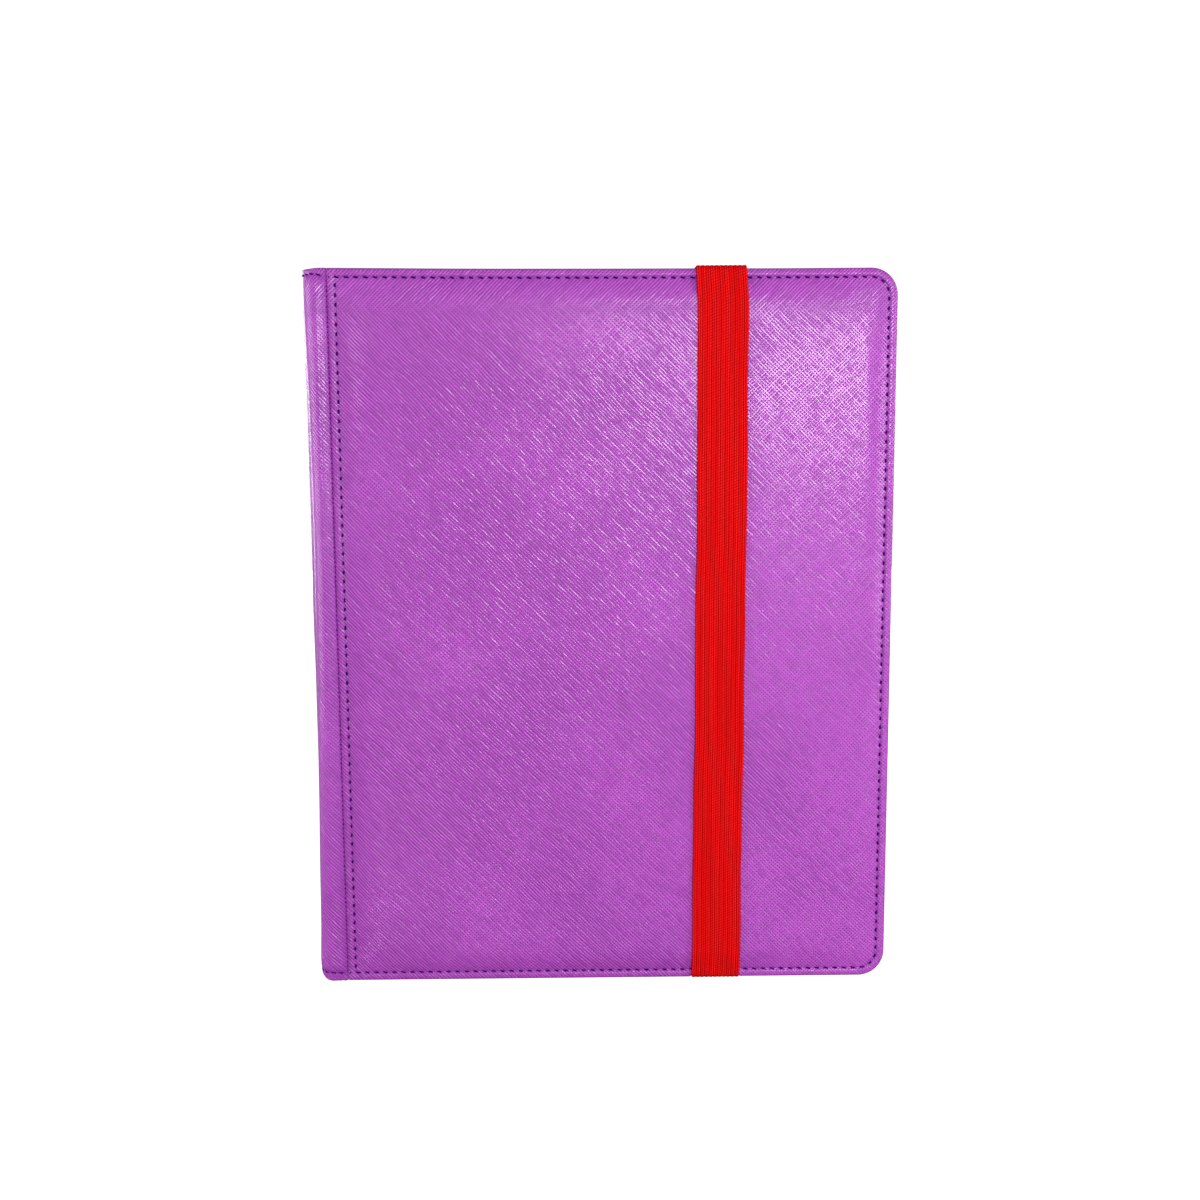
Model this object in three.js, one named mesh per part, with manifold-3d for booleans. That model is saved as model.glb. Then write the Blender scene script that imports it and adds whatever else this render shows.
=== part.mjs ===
// A padded trading card binder: two sewn covers, a rolled spine, pocket leaves and an elastic strap.
// Millimetres, +Z up. The binder stands closed on its bottom edge with the front cover towards -Y.
import * as THREE from "three";
import { mergeVertices } from "three/addons/utils/BufferGeometryUtils.js";
import Module from "manifold-3d";

// Overall size, closed
const WIDTH = 262;
const HEIGHT = 325;
const THICKNESS = 33;
const HALF_WIDTH = WIDTH / 2;
const HALF_THICKNESS = THICKNESS / 2;

// Cover outline
const PANEL_LEFT = -119.2;
const FORE_RADIUS = 12;
const SPINE_SIDE_RADIUS = 1;
const CORNER_STEPS = 8;

// Depths below a cover's padded outer face, and insets from its outline
const RIM_DEPTH = 2.2;
const EDGE_ROUNDING = 0.6;
const RIM_WIDTH = 5.5;
const SLOPE_WIDTH = 4;
const SKIN = 0.8;
const RIM_BACK_DEPTH = 4.85;
const POCKET_INSET = RIM_WIDTH + SKIN;
const CORE_INSET = POCKET_INSET + 0.2;
const FOAM_DEPTHS = [0.9, 2.9];
const BOARD_DEPTHS = [3.05, RIM_BACK_DEPTH];
const LINING_DEPTHS = [5, 5.65];
const LINING_INSET = 2;

// Sewing thread
const THREAD = 0.6;
const THREAD_LIFT = 0.1;
const STRAND_SIDES = 4;
const STITCH_MARGIN = 4;

// Rolled spine
const ROLL_LEATHER = 1.2;
const ROLL_STEPS = 12;
const ROLL_SEAM = { x: -119.5, y: 13.9 };
const ROLL_SEAM_PULL = { x: -122.8, y: 18.4 };
const ROLL_SPINE_PULL_Y = 16.2;
const SPINE_SKIN_HALF = 6.9;
const PIECE_GAP = 0.3;
const SPINE_END_MARGIN = 6;
const SPINE_SKIN = { from: -HALF_WIDTH, to: -HALF_WIDTH + ROLL_LEATHER, half: SPINE_SKIN_HALF };
const SPINE_FOAM = { from: -129.6, to: -128.1, half: 6.8 };
const SPINE_BOARD = { from: -127.9, to: -126.1, half: 9 };
const SPINE_LINING = { from: -125.9, to: -125.3, half: 13, endMargin: 3 };

// Pocket leaves and their binding
const LEAF_COUNT = 20;
const LEAF_PITCH = 1.05;
const LEAF_ROOT_X = -122;
const LEAF_WIDTH = 240;
const LEAF_HEIGHT = 302;
const LEAF_THICKNESS = 0.75;
const HEM_THICKNESS = 0.3;
const HEM_WIDTH = 8;
const HEM_TAPER = 1;
const BINDING = { from: -125.1, to: -122.4, half: 10.6, height: 300 };
const BINDING_FLANGE = { thickness: 0.6, half: 12.8, stitchY: 11.8, threadMargin: 2 };

// Elastic strap
const STRAP_WIDTH = 23;
const STRAP_THICKNESS = 1.2;
const STRAP_X = 53.7;
const STRAP_GAP = 0.3;
const STRAP_BEND = 3;
const STRAP_BEND_STEPS = 6;
const STRAP_SLOT_CLEARANCE = 0.3;
const TAIL_THICKNESS = 1;
const TAIL_LENGTH = 6;
const STRAP_STAND = STRAP_GAP + STRAP_THICKNESS;

const wasm = await Module();
wasm.setup();

const binder = new THREE.Group();
// The strap stands in front of the front cover, so the covers sit back by half of that.
binder.position.y = STRAP_STAND / 2;

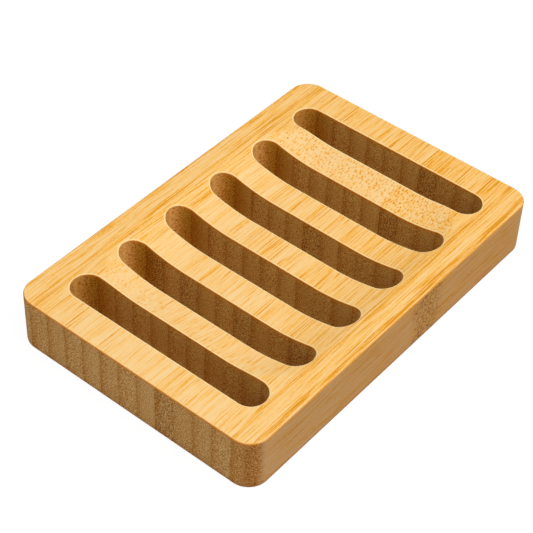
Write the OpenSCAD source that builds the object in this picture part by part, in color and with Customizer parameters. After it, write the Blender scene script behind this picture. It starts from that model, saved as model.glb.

□ □ □ □ □

List every line from the entries above in which "write" appears.

Model this object in three.js, one named mesh per part, with manifold-3d for booleans. That model is saved as model.glb. Then write the Blender scene script that imports it and adds whatever else this render shows.
Write the OpenSCAD source that builds the object in this picture part by part, in color and with Customizer parameters. After it, write the Blender scene script behind this picture. It starts from that model, saved as model.glb.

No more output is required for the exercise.